++++ Provided records ++++
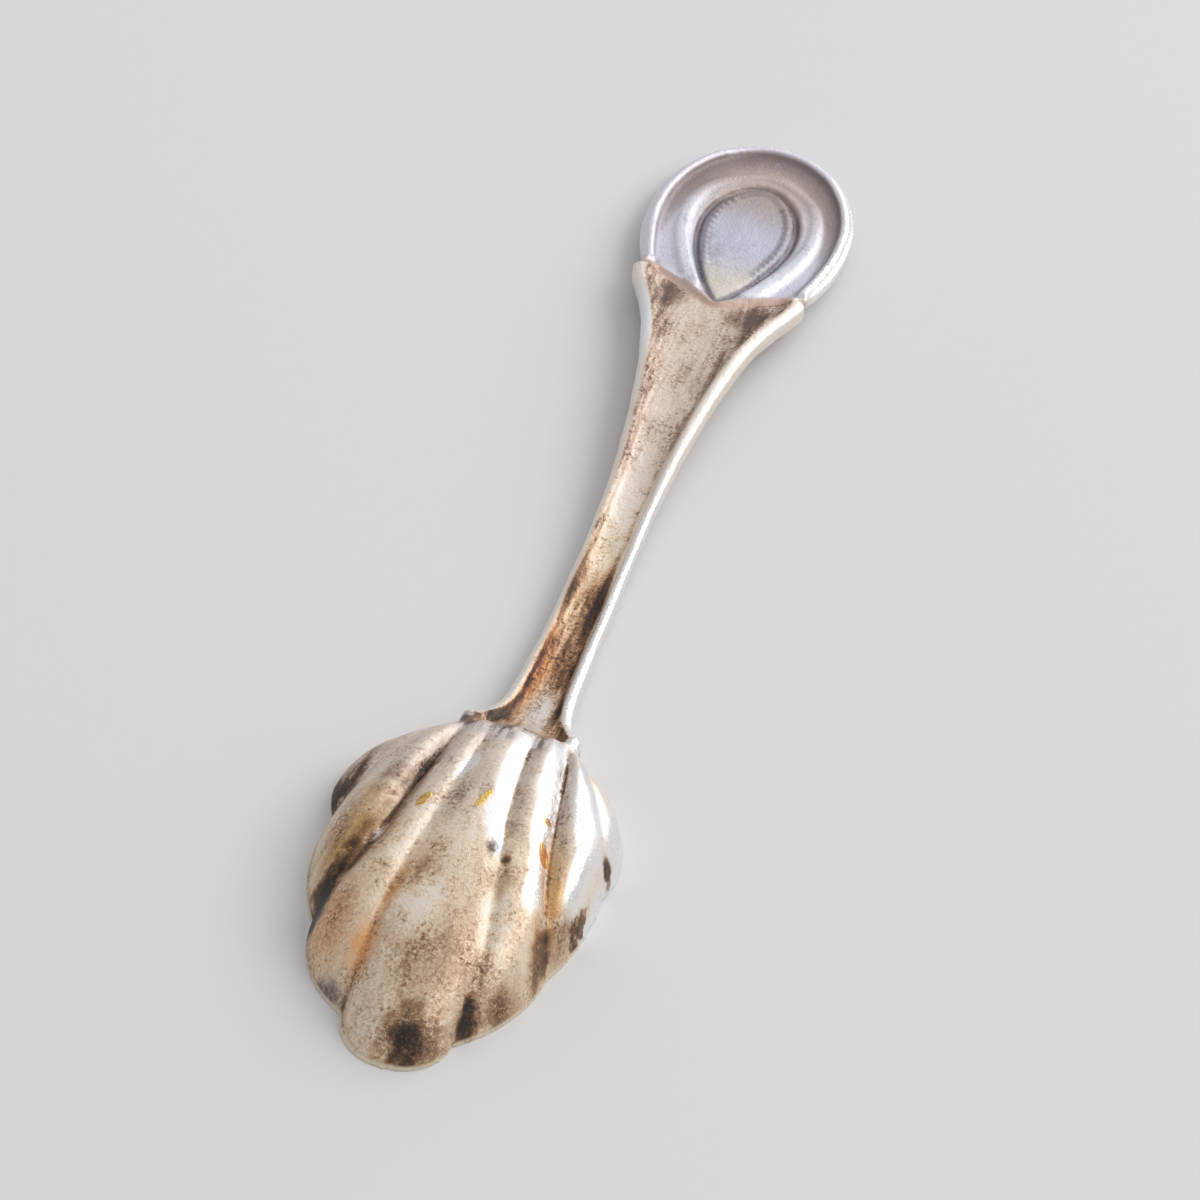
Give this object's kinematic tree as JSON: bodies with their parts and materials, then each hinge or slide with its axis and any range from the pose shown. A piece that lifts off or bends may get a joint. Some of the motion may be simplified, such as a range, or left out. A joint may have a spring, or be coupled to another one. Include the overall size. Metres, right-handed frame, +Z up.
{
  "type": "salt spoon",
  "caption": "Small silver-plated salt spoon with a fluted shell bowl, threaded fiddle handle and oval terminal, tarnished, lying face down.",
  "frame": {"origin": "on the table under the middle of the spoon, the spoon lying face down", "axes": "+Y from the tip of the bowl to the far end of the handle, +X across to the right seen from the bowl, +Z up through the back"},
  "size_m": [0.0158, 0.077, 0.0049],
  "materials": {
    "silver": "tarnished silver plate, worn satin with brown and black spots"
  },
  "bodies": {
    "root": {"salt_spoon": "silver"}
  },
  "joints": []
}
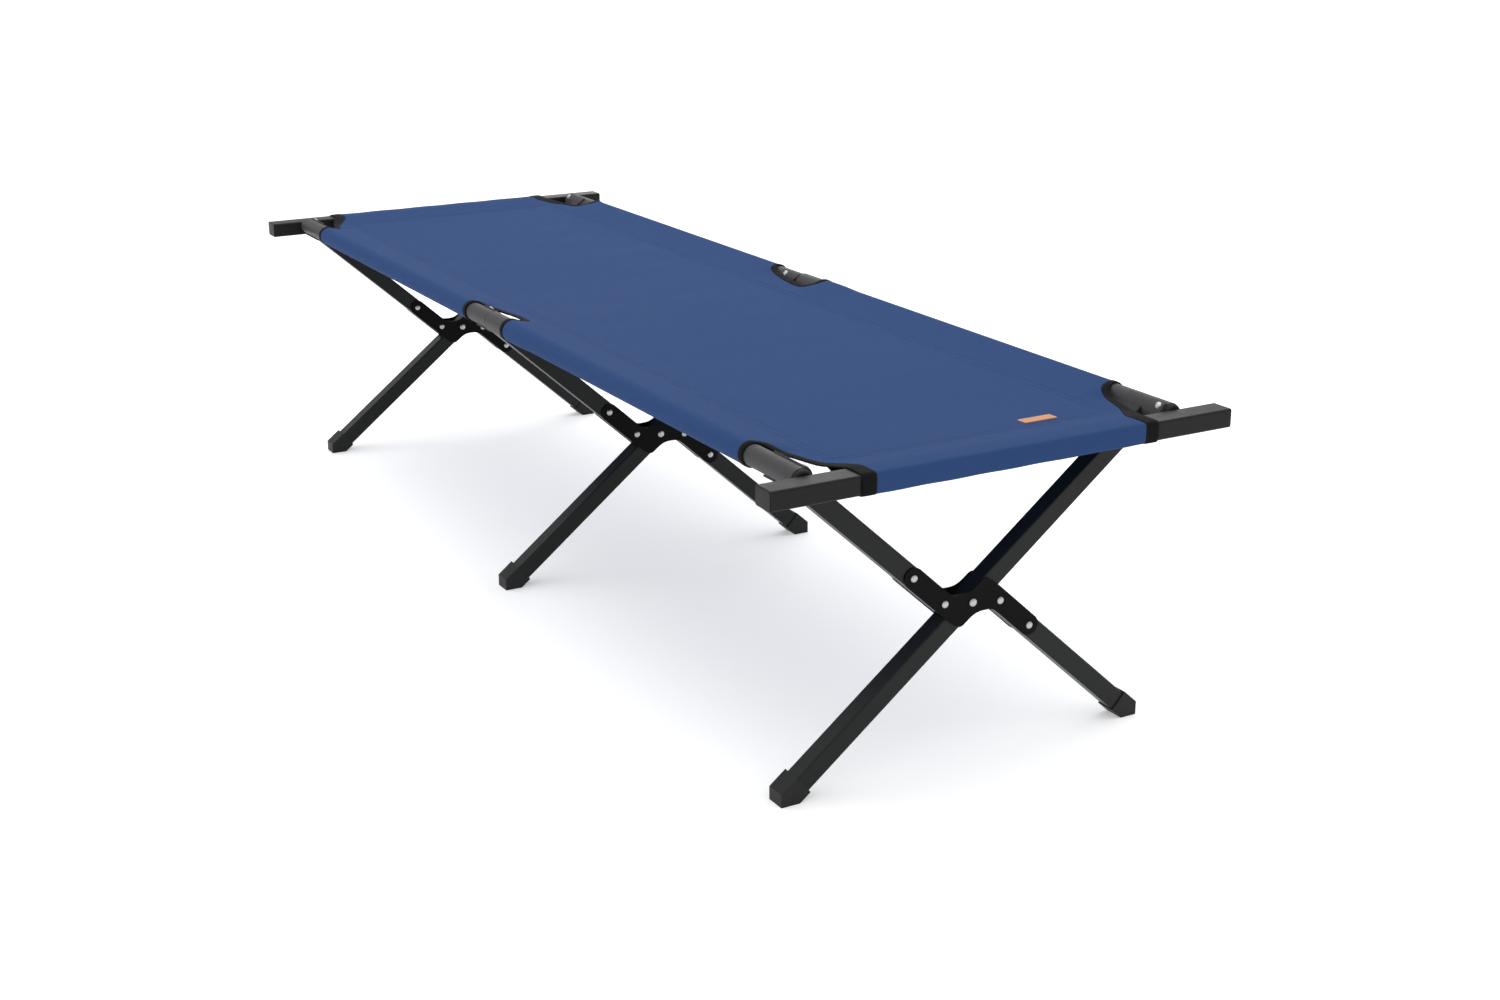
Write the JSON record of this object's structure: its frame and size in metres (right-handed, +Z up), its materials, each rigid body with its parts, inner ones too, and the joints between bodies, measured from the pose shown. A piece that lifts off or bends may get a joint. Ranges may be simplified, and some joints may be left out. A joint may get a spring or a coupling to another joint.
{
  "type": "folding camp cot",
  "caption": "Folding camp cot: fabric bed cover sleeved over round side rails and rectangular end bars, on scissor legs of square steel tube with angled plastic feet.",
  "frame": {"origin": "on the floor, under the middle of the cot", "axes": "+X along the length towards the foot end, which has the label patch; +Y across to the far side, whose rail the straight legs carry; +Z up"},
  "size_m": [1.9044, 0.68, 0.4519],
  "materials": {
    "rail_paint": "satin grey powder coat",
    "bar_paint": "satin dark grey powder coat",
    "leg_paint": "satin black-grey powder coat",
    "plate_paint": "matt black powder coat",
    "rivet_steel": "zinc plated",
    "black_plastic": "moulded, fine texture",
    "foot_plastic": "moulded, fine texture",
    "cover_fabric": "plain-woven coated polyester",
    "binding_tape": "woven tape, folded and stitched",
    "label_leather": "smooth imitation leather, blank"
  },
  "bodies": {
    "far_head_frame": {"far_rail_head_half": "rail_paint", "far_rail_head_bush": "black_plastic", "head_long_leg": "leg_paint", "middle_long_leg": "leg_paint", "head_pivot_rivet": "rivet_steel", "middle_pivot_rivet": "rivet_steel", "far_head_saddle": "rail_paint", "far_middle_saddle": "rail_paint", "far_head_half_saddle_rivets": "rivet_steel", "head_near_foot": "foot_plastic", "middle_near_foot": "foot_plastic", "bed_panel": "cover_fabric", "bed_sleeves": "cover_fabric", "corner_bindings": "binding_tape", "middle_bindings": "binding_tape", "label_patch": "label_leather"},
    "near_head_frame": {"near_rail_head_half": "rail_paint", "near_rail_head_bush": "black_plastic", "head_upper_leg": "leg_paint", "middle_upper_leg": "leg_paint", "head_lower_leg": "leg_paint", "middle_lower_leg": "leg_paint", "head_outer_plate": "plate_paint", "head_inner_plate": "plate_paint", "middle_head_plate": "plate_paint", "middle_foot_plate": "plate_paint", "head_plate_rivets": "rivet_steel", "middle_plate_rivets": "rivet_steel", "near_head_saddle": "rail_paint", "near_middle_saddle": "rail_paint", "near_head_half_saddle_rivets": "rivet_steel", "head_far_foot": "foot_plastic", "middle_far_foot": "foot_plastic"},
    "far_foot_frame": {"far_rail_foot_half": "rail_paint", "far_rail_foot_bush": "black_plastic", "foot_long_leg": "leg_paint", "foot_pivot_rivet": "rivet_steel", "far_foot_saddle": "rail_paint", "far_foot_half_saddle_rivet": "rivet_steel", "foot_near_foot": "foot_plastic"},
    "near_foot_frame": {"near_rail_foot_half": "rail_paint", "near_rail_foot_bush": "black_plastic", "foot_upper_leg": "leg_paint", "foot_lower_leg": "leg_paint", "foot_inner_plate": "plate_paint", "foot_outer_plate": "plate_paint", "foot_plate_rivets": "rivet_steel", "near_foot_saddle": "rail_paint", "near_foot_half_saddle_rivet": "rivet_steel", "foot_far_foot": "foot_plastic"},
    "head_bar_set": {"head_bar": "bar_paint", "head_bar_near_cap": "black_plastic", "head_bar_far_cap": "black_plastic", "head_bar_studs": "rivet_steel"},
    "foot_bar_set": {"foot_bar": "bar_paint", "foot_bar_near_cap": "black_plastic", "foot_bar_far_cap": "black_plastic", "foot_bar_studs": "rivet_steel"}
  },
  "joints": [
    {"name": "fold", "type": "hinge", "parent": "far_head_frame", "child": "near_head_frame", "pos_m": [-0.003, 0, 0.2175], "axis": [-1, 0, 0], "range_deg": [0, 94], "deforming": ["bed_panel", "bed_sleeves", "corner_bindings", "middle_bindings", "label_patch"]},
    {"name": "rail_pull_apart", "type": "slide", "parent": "far_head_frame", "child": "far_foot_frame", "axis": [1, 0, 0], "range_m": [0, 0.045], "deforming": ["bed_panel", "bed_sleeves", "corner_bindings", "middle_bindings", "label_patch"]},
    {"name": "foot_fold", "type": "hinge", "parent": "far_foot_frame", "child": "near_foot_frame", "pos_m": [0.858, 0, 0.2175], "axis": [-1, 0, 0], "range_deg": [0, 94]},
    {"name": "head_bar_pull", "type": "slide", "parent": "far_head_frame", "child": "head_bar_set", "axis": [-1, 0, 0], "range_m": [0, 0.3285]},
    {"name": "foot_bar_pull", "type": "slide", "parent": "far_foot_frame", "child": "foot_bar_set", "axis": [1, 0, 0], "range_m": [0, 0.3285]}
  ],
  "couplings": [
    {"joint": "foot_fold", "follows": "fold", "ratio": 1},
    {"joint": "head_bar_pull", "follows": "fold", "m_per_rad": 0.2},
    {"joint": "foot_bar_pull", "follows": "fold", "m_per_rad": 0.2}
  ]
}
++++
## Task instructions
Pick out the lines that have the word "parts". Copy them all.

## Response for this exercise
Give this object's kinematic tree as JSON: bodies with their parts and materials, then each hinge or slide with its axis and any range from the pose shown. A piece that lifts off or bends may get a joint. Some of the motion may be simplified, such as a range, or left out. A joint may have a spring, or be coupled to another one. Include the overall size. Metres, right-handed frame, +Z up.
Write the JSON record of this object's structure: its frame and size in metres (right-handed, +Z up), its materials, each rigid body with its parts, inner ones too, and the joints between bodies, measured from the pose shown. A piece that lifts off or bends may get a joint. Ranges may be simplified, and some joints may be left out. A joint may get a spring or a coupling to another joint.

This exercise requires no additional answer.